Traveling can bring on such a new sense of wonder, cause us to open our minds to new experiences and leave lasting imprints on our hearts and minds. It helps us gather a broader understanding of the world and a deeper understanding of ourselves. There is so much to learn from simply getting out of our comfort zones and out of our hometowns to explore the globe. I, obviously, can’t say enough good things about all that travel can bring to your life, and I’m a huge proponent of traveling any chance you can get. 

But does everyone “get” the chance?

Check out this article to learn more about why I travel.

Seeing all these perfectly timed and edited instagram photos, hearing stories of bloggers that spent the last 4 years galavanting the planet, watching youtubers hop from country to country…it all seems a little too good to be true. But is it?

The more I travel, the more questions I get like, “Do you have a trust fund to afford all your traveling” “Does your partner…” (who is often at home working while I adventure abroad) pay for your travels?” “Oh, did your parents pay for that trip for you?”

Side note: Although these are all real questions I have gotten, it’s a little rude to ask them. 

The answers, for me, are simple. No, my partner does not pay for my travels. No, my parents do not pay for my travels, and no, I do not have a trust fund. (If any of these are the case for you, ya lucked out because for the majority of us explorers, we don’t have that kind of backing). My first real point here is that:


All of my life I have had this innate urge to explore, and all of my adult life I have been finding ways to feed that urge. Of course, local trips are easy and can be inexpensive. Shorter trips out of my home state are exhilarating and new. Adventures abroad bring on an entirely different sense of excitement. However, all of this does cost money…so the real question is: how do I do it (as a normal, everyday American)?

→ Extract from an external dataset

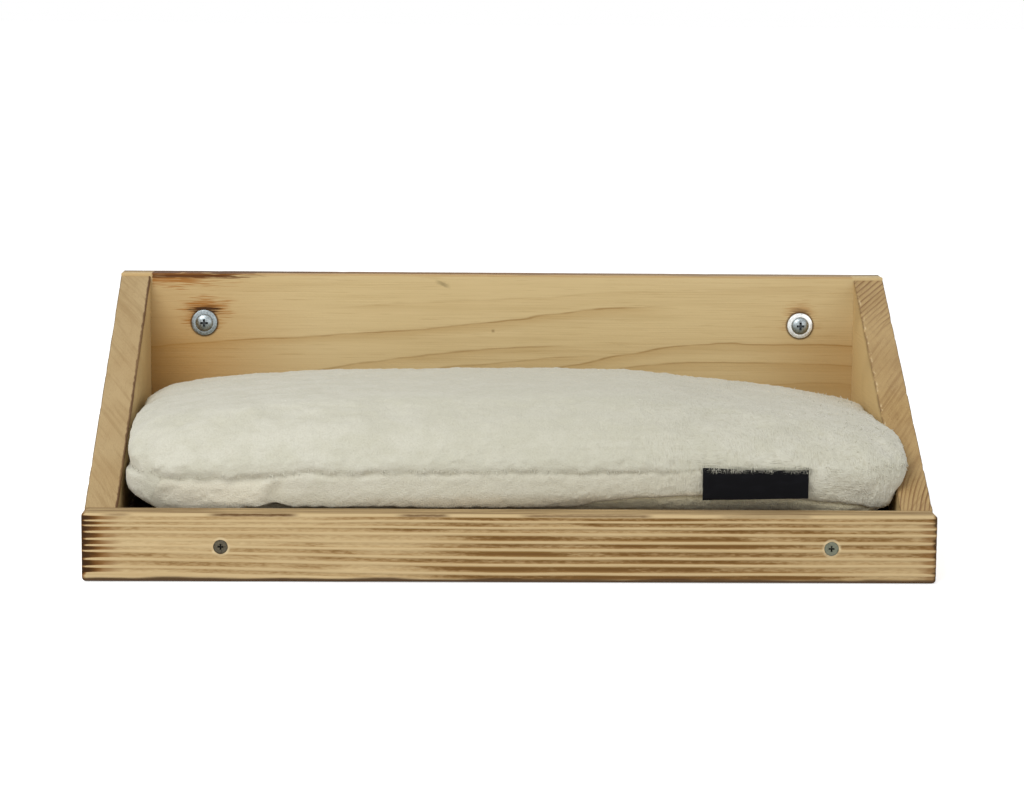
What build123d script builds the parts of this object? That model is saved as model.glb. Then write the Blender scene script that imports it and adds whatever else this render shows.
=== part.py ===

Of course, I still need to work to pay for the expenses that come with the adventure, so when I am home, I find whatever job I can get and work hard to save up. Then, when I have enough in savings, I make a plan to adventure once more. Sometimes it’s just enough for a shorter trip, and sometimes it’s enough to move to a foreign country for the greater part of the year. But the point is, travel is not just for the wealthy few! It can be attainable for anyone willing to focus on it. If you work hard, save your earnings and don’t spend frivolously, you can save up for the trip of your dreams, whether that is the next state over or the other side of the world.

Read The #1 Tip to Saving Money for Travel here!


Traveling the world has opened my eyes to so many different types of people and that is one of the most magnificent parts of travel, to me. It has taught me so many different lifestyles and ways of processing our environment. It has brought me closer to the environment and nature and turned me, honestly into somewhat of a hippie.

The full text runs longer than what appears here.